Capsulite. Tendinite. Bursite. Dois mil e vintite. Parece que é tudo isso junto que tem me causado dores no ombro e braço direitos. Dores que me fizeram escrever, semana passada, “não consigo escrever o texto dessa semana.” Ler a frase que eu tinha acabado de digitar me doeu mais. Porque eu escrevo desde que fui alfabetizada. Antes de ser alfabetizada eu já escrevia na minha cabeça, o que fiz depois foi só começar a colocar no papel. Meus diários reais e fictícios e diários de personagens que eu criava. Tenho um diário até hoje guardado, que escrevi quando tinha uns oito ou nove anos, anotando detalhes de uma viagem que fiz (na minha cabeça enquanto folheava um Atlas – ai, meu ombro – do meu pai) para a Europa. O avião pousou em Madri, em um dia cinza e chuvoso, foi difícil conseguir entrar no ônibus que nos levaria para o hotel, a cidade estava um caos por causa da chuva.

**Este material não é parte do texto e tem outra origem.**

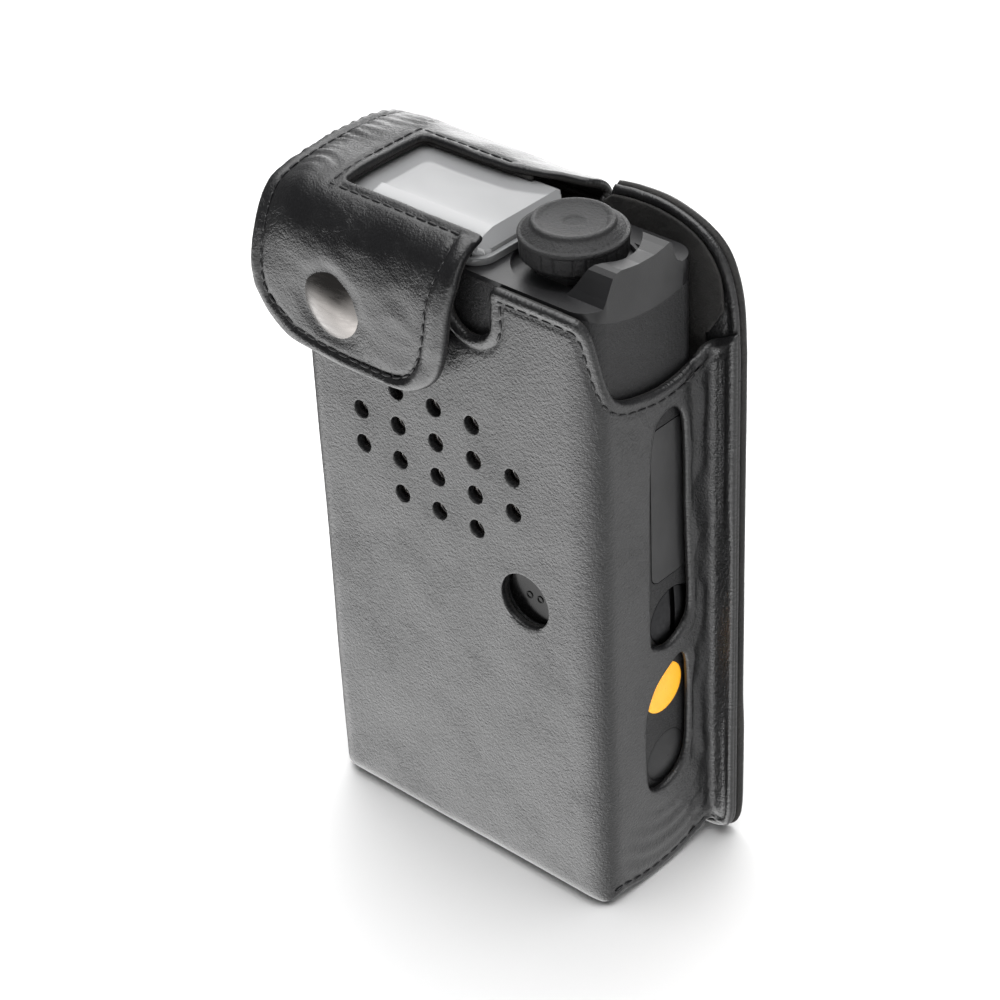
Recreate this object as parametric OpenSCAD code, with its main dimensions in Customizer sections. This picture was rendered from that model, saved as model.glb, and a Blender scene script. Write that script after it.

Quase quarenta anos depois, quando fui para a Espanha também com o corpo, me despedi de Barcelona em um dia cinza e chuvoso, em que não conseguia achar um táxi para me levar até o aeroporto. Tive que me enfiar no metrô mesmo, às seis da tarde, carregando as malas, encharcada, e só cheguei a tempo porque um funcionário espanhol se compadeceu de mim e foi na minha frente feito Moisés. Quando me sentei no café do aeroporto, com tudo resolvido, para só esperar o voo, me lembrei da minha viagem ficcional. Não consegui não sorrir, pensando no vaticínio da menina para quem era tão fundamental escrever, fosse o que fosse, fosse como fosse. Essa menina que sou hoje. Se digito e a dor vai do ombro direito para o ombro esquerdo e se alastra até o dedo médio da mão direita e até a orelha direita, digitar “não consigo escrever” doeu mais. E agora, nesse exato momento enquanto digito, lembro da minha mãe me dizendo que eu parecia catar milho na primeira máquina de escrever que meu pai me deu. Uma maquininha infantil em vários tons de azul, trazida de uma viagem que ele fez a trabalho para os Estados Unidos. Ele me explicou que a máquina não tinha os acentos porque em inglês eles não existiam. Eu digitava e colocava os acentos depois, com a caneta. E pensava nessa língua que não tinha acentos. O que mais existia sem eu ter a mais remota ideia? E lá ia eu para o Atlas, para a Barsa, para a Mirador, para a biblioteca da escola. E lá ia eu experimentar a vida pela leitura e pela escrita. Como nunca deixei de fazer. A angústia e a delícia de tanto querer conhecer.
Nesse ano cheio de dores como meu corpo agora, conhecer o mundo e as pessoas por meio de tantas páginas já escritas ainda é o melhor remédio que encontrei, com um ganho: a existência dos clubes de leitura, os quais conheci só na vida adulta. Se ler sozinha já melhora as dores, compartilhar a leitura com tantas pessoas incríveis que habitam o mundo (sim, há muitas, há tantas) faz a dor quase sumir. Pelo menos por algumas horas. O que já é muito.